— start of Information shown —

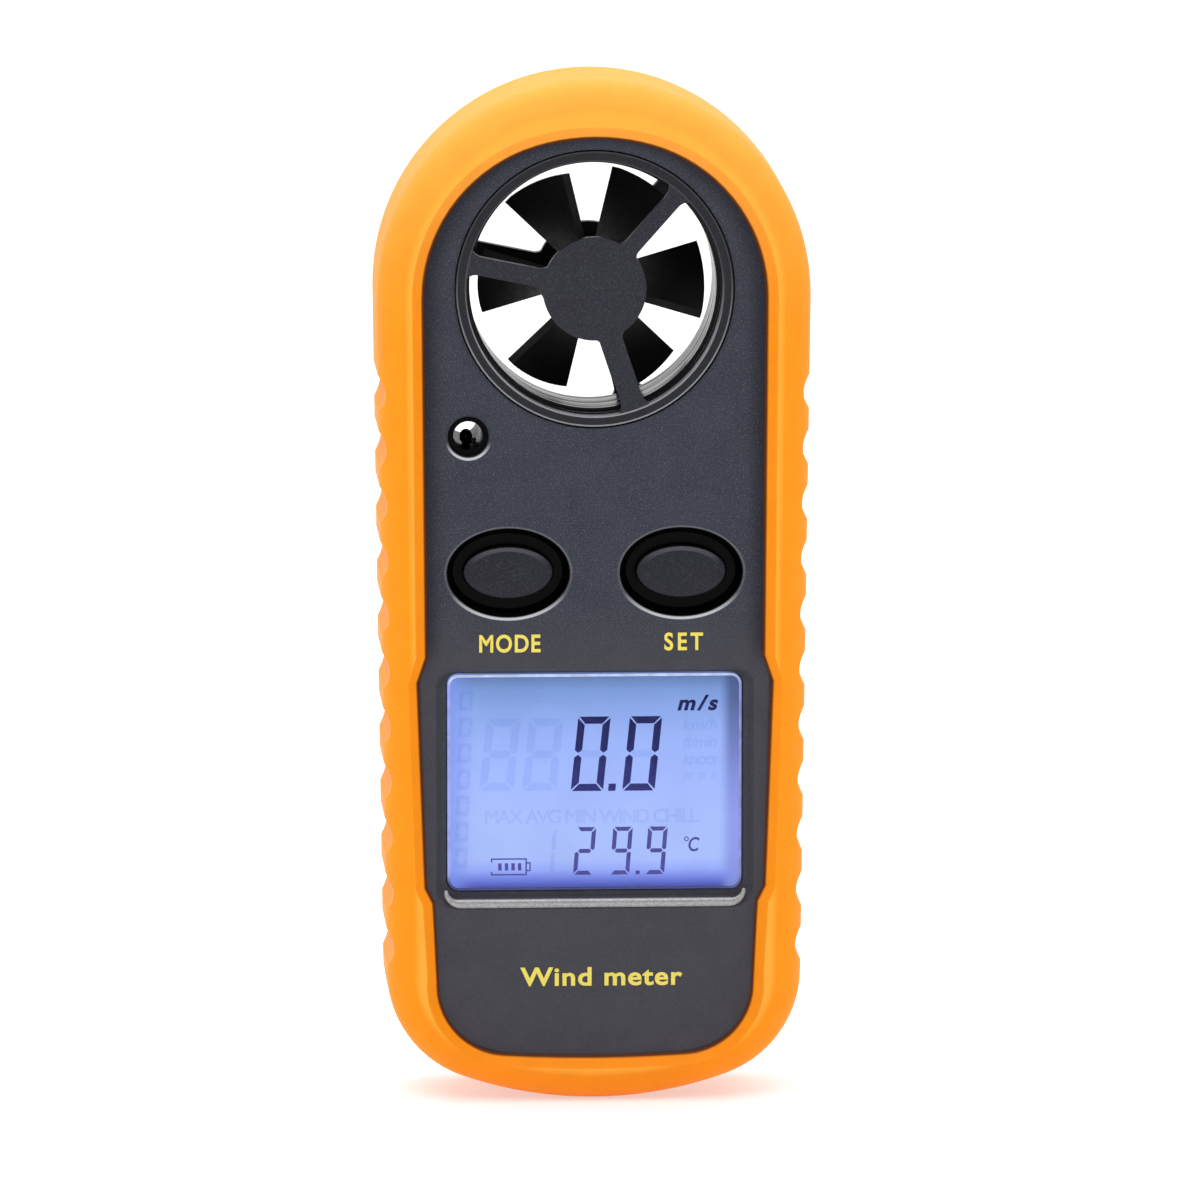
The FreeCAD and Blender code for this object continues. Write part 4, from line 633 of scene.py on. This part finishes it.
def printed(name, outlines, y, material):
    """Flat marks on the glass, as one piece."""
    faces = [face for shape in outlines for face in plate(shape, y, INK_THICK)]
    piece(name, faces, material)


def build_figures():
    """The lit wind speed and air temperature."""
    figures = [outline for left in SPEED_LEFTS for outline in digit("0", left, SPEED_FOOT, *SPEED_FIGURE)]
    figures.append(box_outline(1.55, 2.35, SPEED_FOOT, SPEED_FOOT + 0.8, 0.08))
    printed("display_large_figures", figures, INK_Y, "lcd_ink")

    figures = []
    for text, left in zip("299", TEMPERATURE_LEFTS):
        figures += digit(text, left, TEMPERATURE_FOOT, *TEMPERATURE_FIGURE)
    figures.append(box_outline(4.55, 5.0, TEMPERATURE_FOOT, TEMPERATURE_FOOT + 0.42, 0.04))
    printed("display_small_figures", figures, INK_Y, "lcd_ink_thin")


def build_units():
    """The lit unit of speed, and the degree sign with its letter."""
    lettering("display_speed_unit", "m/s", (11.5, -12.5), 1.75, 4.7, INK_Y, "lcd_ink",
              lean=0.45, weight=0.035, stretch=1.1, thick=INK_THICK)
    lettering("display_degree_letter", "C", (10.95, -28.2), 1.6, 1.05, INK_Y, "lcd_ink_thin",
              lean=0.2, weight=0.015, stretch=0.8, thick=INK_THICK)
    centre_x, centre_z, outer, inner = 10.15, -27.6, 0.27, 0.16
    ring = []
    for index in range(RING_STEPS):
        a, b = (math.tau * step / RING_STEPS for step in (index, index + 1))
        ring.append([(centre_x + r * math.cos(t), centre_z + r * math.sin(t))
                     for r, t in ((inner, a), (outer, a), (outer, b), (inner, b))])
    printed("display_degree_ring", ring, INK_Y, "lcd_ink_thin")


def build_battery_icon():
    """A battery in outline with its four bars lit, open at two corners."""
    line, left, right, low, high = 0.16, -11.3, -7.35, -31.5, -29.6
    cap_low, cap_high = -31.05, -30.05
    bar_left, bar_right, bar_low, bar_high, bar_pitch = -10.5, -10.12, -30.95, -30.15, 0.72
    icon = [
        box_outline(left, right, high - line, high),
        box_outline(left, right, low, low + line),
        box_outline(right - line, right, low + line, high - line),
        box_outline(left, left + line, high - 0.45, high - line),
        box_outline(left, left + line, low + line, low + 0.4),
        box_outline(right, right + 0.4, cap_high - 0.15, cap_high),
        box_outline(right, right + 0.4, cap_low, cap_low + 0.15),
        box_outline(right + 0.27, right + 0.42, cap_low + 0.15, cap_high - 0.15),
    ]
    for index in range(4):
        along = index * bar_pitch
        icon.append(box_outline(bar_left + along, bar_right + along, bar_low, bar_high))
    printed("display_battery_icon", icon, INK_Y, "lcd_ink_thin")


def build_ghosts():
    """The unlit segments and words that show faintly in the glass."""
    ghosts = [outline for left in UNLIT_LEFTS for outline in digit("8", left, UNLIT_FOOT, *UNLIT_FIGURE)]
    for left in SPEED_LEFTS:
        ghosts.append(digit("8", left, SPEED_FOOT, *SPEED_FIGURE)[-1])
    ghosts += digit("1", -6.6, TEMPERATURE_FOOT, *TEMPERATURE_FIGURE)
    for index in range(SIDE_MARKS):
        ghosts += digit("0", SIDE_LEFT + index * SIDE_LEAN, SIDE_FOOT + index * SIDE_PITCH, *SIDE_MARK)
    printed("display_ghost_figures", ghosts, GHOST_Y, "lcd_ghost")
    lettering("display_ghost_row", "MAX AVG MIN WIND CHILL", (-0.2, -25.0), 1.6, 23.5, GHOST_Y,
              "lcd_ghost", weight=0.02, thick=INK_THICK)
    for index, text in enumerate(("km/h", "ft/min", "knots", "mph")):
        centre = (UNIT_X, UNIT_Z - index * UNIT_PITCH)
        lettering(f"display_ghost_unit_{index}", text, centre, 1.35, 4.0, GHOST_Y,
                  "lcd_ghost", lean=0.35, weight=0.02, thick=INK_THICK)


# The text, middle, cap height, width and stretch of each label printed on the case
LABELS = {
    "mode": ("MODE", (-9.3, -5.45), 2.0, 6.7, 0.84),
    "set": ("SET", (9.7, -5.35), 2.0, 4.25, 0.84),
    "product": ("Wind meter", (0.7, -42.4), 2.1, 17.8, 1.15),
}


def build_labels():
    """Yellow lettering beside the keys and below the display."""
    front = CASE_LOW.y - 0.03
    for name, (text, centre, cap, width, stretch) in LABELS.items():
        lettering("label_" + name, text, centre, cap, width, front, "print_yellow",
                  weight=0.025, stretch=stretch)


def build_pane_rim():
    """The polished edge of the window, glowing with painted backlight: bright along the top and left, dark
    along the foot.
    """
    margin, corner, wide, rise, bevel, quarter_steps = 1.0, 1.2, 0.24, 0.16, 0.05, 6
    half_x, half_z = PANE_HIGH.x - margin, (PANE_HIGH.z - PANE_LOW.z) / 2 - margin
    middle = (PANE_HIGH.z + PANE_LOW.z) / 2
    front = PANE_LOW.y - 0.02
    loops = []
    for inset, y in ((0.0, front + rise), (bevel, front), (wide, front), (wide + bevel, front + rise)):
        loop = []
        for quarter, (sx, sz) in enumerate(((1, 1), (-1, 1), (-1, -1), (1, -1))):
            for step in range(quarter_steps + 1):
                turn = math.radians(90 * (quarter + step / quarter_steps))
                reach = corner - inset
                loop.append((sx * (half_x - corner) + reach * math.cos(turn), y,
                             middle + sz * (half_z - corner) + reach * math.sin(turn)))
        loops.append(loop)
    faces = []
    for outer, inner in zip(loops, loops[1:] + loops[:1]):
        for index in range(len(outer)):
            after = (index + 1) % len(outer)
            faces.append([outer[index], outer[after], inner[after], inner[index]])
    piece("window_rim_light", faces, "pane_rim")


def build_cover_marks():
    """Printed at the back: a pointer on the battery cover, and dots where it locks and comes free."""
    thick, lift = 0.05, 0.02
    front = REAR_HIGH.y + lift - thick
    reach = (COVER_HIGH.x - COVER_LOW.x) / 2
    tip, foot, half = COVER_Z + reach - 0.9, COVER_Z + reach - 2.9, 1.1
    pointer = plate([(0, tip), (half, foot), (-half, foot)], front, thick)
    piece("cover_pointer", pointer, "mark_ink", "cover")

    dot, clear, dot_steps = 0.75, 1.6, 20
    marks = []
    for angle, hole in ((90, 0.0), (45, 0.45)):
        turn = math.radians(angle)
        x, z = (reach + clear) * math.cos(turn), COVER_Z + (reach + clear) * math.sin(turn)
        for step in range(dot_steps):
            a, b = (math.tau * count / dot_steps for count in (step, step + 1))
            outline = [(x + dot * math.cos(t), z + dot * math.sin(t)) for t in (a, b)]
            if hole:
                outline += [(x + hole * math.cos(t), z + hole * math.sin(t)) for t in (b, a)]
            else:
                outline.append((x, z))
            marks += plate(outline, front, thick)
    piece("cover_lock_marks", marks, "mark_ink")


def build_sill():
    """The bright half-round strip along the foot of the window recess, a painted highlight for the light
    caught there, its ends turned up and tapered.
    """
    reach, foot, bend, half, proud = 16.35, -34.25, 1.5, 0.52, 0.30
    turn_steps, straight_steps, sides = 6, 24, 10
    path = []
    for step in range(turn_steps + 1):
        turn = math.radians(180 + 90 * step / turn_steps)
        path.append((-reach + bend + bend * math.cos(turn), foot + bend + bend * math.sin(turn)))
    for step in range(1, straight_steps):
        path.append((-reach + bend + (reach - bend) * 2 * step / straight_steps, foot))
    path += [(-x, z) for x, z in path[turn_steps::-1]]
    last = len(path) - 1
    rings = []
    for index, (x, z) in enumerate(path):
        before, after = path[max(index - 1, 0)], path[min(index + 1, last)]
        along = Vector((after[0] - before[0], after[1] - before[1])).normalized()
        size = min(1.0, 0.35 + 0.65 * min(index, last - index) / turn_steps)
        ring = []
        for step in range(sides):
            turn = math.tau * step / sides
            side = half * size * math.cos(turn)
            ring.append((x - along.y * side, SILL_Y - proud * size * math.sin(turn), z + along.x * side))
        rings.append(ring)
    faces = [rings[0][::-1], rings[-1]]
    for first, second in zip(rings, rings[1:]):
        for index in range(sides):
            after = (index + 1) % sides
            faces.append([first[index], first[after], second[after], second[index]])
    sill = piece("window_sill_strip", faces, "sill_silver")
    for polygon in sill.data.polygons:
        polygon.use_smooth = True


build_figures()
build_units()
build_battery_icon()
build_ghosts()
build_labels()
build_pane_rim()
build_sill()
build_cover_marks()


# ---------------------------------------------------------------- floor, light and camera

def build_floor():
    """A pale sheet that the meter stands on, bright enough to run into the white behind it."""
    bm = bmesh.new()
    half = 6.0
    square = ((-half, -half), (half, -half), (half, half), (-half, half))
    bm.faces.new([bm.verts.new((x, y, FLOOR_Z)) for x, y in square])
    mesh = bpy.data.meshes.new("studio_floor")
    bm.to_mesh(mesh)
    bm.free()
    floor = bpy.data.objects.new("studio_floor", mesh)
    bpy.context.scene.collection.objects.link(floor)
    shader = Shader("studio_floor")
    tone = shader.mix(shader.noise(0.002, 2.0), (0.56, 0.56, 0.56, 1), (0.60, 0.60, 0.60, 1))
    mesh.materials.append(shader.surface(Base_Color=tone, Roughness=0.9, Emission_Color=(1, 1, 1, 1),
                                         Emission_Strength=0.45))


def area_light(name, place, aim, width, height, power):
    """A rectangular lamp turned towards a point, in metres and watts."""
    data = bpy.data.lights.new(name, "AREA")
    data.shape = "RECTANGLE"
    data.size, data.size_y = width, height
    data.energy = power
    lamp = bpy.data.objects.new(name, data)
    lamp.location = place
    lamp.rotation_mode = "QUATERNION"
    lamp.rotation_quaternion = (Vector(aim) - Vector(place)).to_track_quat("-Z", "Y")
    bpy.context.scene.collection.objects.link(lamp)


def build_world():
    """White surroundings that fall off to grey behind the camera, as in a small photo studio."""
    world = bpy.data.worlds.new("studio")
    world.use_nodes = True
    tree = world.node_tree
    direction = tree.nodes.new("ShaderNodeTexCoord")
    split = tree.nodes.new("ShaderNodeSeparateXYZ")
    tree.links.new(direction.outputs["Generated"], split.inputs[0])
    fade = tree.nodes.new("ShaderNodeMapRange")
    fade.interpolation_type = "SMOOTHSTEP"
    for key, value in (("From Min", -0.6), ("From Max", 0.3), ("To Min", 0.22), ("To Max", 1.05)):
        fade.inputs[key].default_value = value
    tree.links.new(split.outputs[1], fade.inputs["Value"])
    tree.links.new(fade.outputs[0], tree.nodes["Background"].inputs[1])
    tree.nodes["Background"].inputs[0].default_value = (1, 1, 1, 1)
    bpy.context.scene.world = world


def build_studio():
    """A white studio with soft light from above, in front and both sides."""
    build_floor()
    build_world()
    area_light("top_light", (0, 0.45, 1.3), (0, 0.35, 0), 2.2, 2.2, 22.0)
    area_light("key_light", (-0.1, -0.55, 0.7), (0, 0, 0), 0.5, 0.4, 2.6)
    area_light("fill_left", (-0.7, -0.5, 0.15), (0, 0, 0), 0.5, 0.7, 1.2)
    area_light("fill_right", (0.7, -0.45, 0.15), (0, 0, 0), 0.5, 0.7, 1.2)
    bpy.context.scene.view_settings.view_transform = "Standard"


def build_camera():
    """A long lens a little above the meter and to its left, with the meter nearly filling the picture."""
    distance, azimuth, elevation = 1.5, math.radians(-3.0), math.radians(8.5)
    sensor, view_width = 36.0, 0.1317
    aim = Vector((0.0010, 0, -0.0020))
    data = bpy.data.cameras.new("camera")
    data.sensor_width, data.lens = sensor, sensor * distance / view_width
    data.clip_start, data.clip_end = 0.05, 50
    camera = bpy.data.objects.new("camera", data)
    back = Vector((math.sin(azimuth) * math.cos(elevation), -math.cos(azimuth) * math.cos(elevation),
                   math.sin(elevation)))
    camera.location = aim + back * distance
    camera.rotation_mode = "QUATERNION"
    camera.rotation_quaternion = (-back).to_track_quat("-Z", "Y")
    bpy.context.scene.collection.objects.link(camera)
    bpy.context.scene.camera = camera


build_studio()
build_camera()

— end of Information shown —

Filter the listing above for the string "scene" and copy every matching line.

The FreeCAD and Blender code for this object continues. Write part 4, from line 633 of scene.py on. This part finishes it.
    bpy.context.scene.collection.objects.link(floor)
    bpy.context.scene.collection.objects.link(lamp)
    bpy.context.scene.world = world
    bpy.context.scene.view_settings.view_transform = "Standard"
    bpy.context.scene.collection.objects.link(camera)
    bpy.context.scene.camera = camera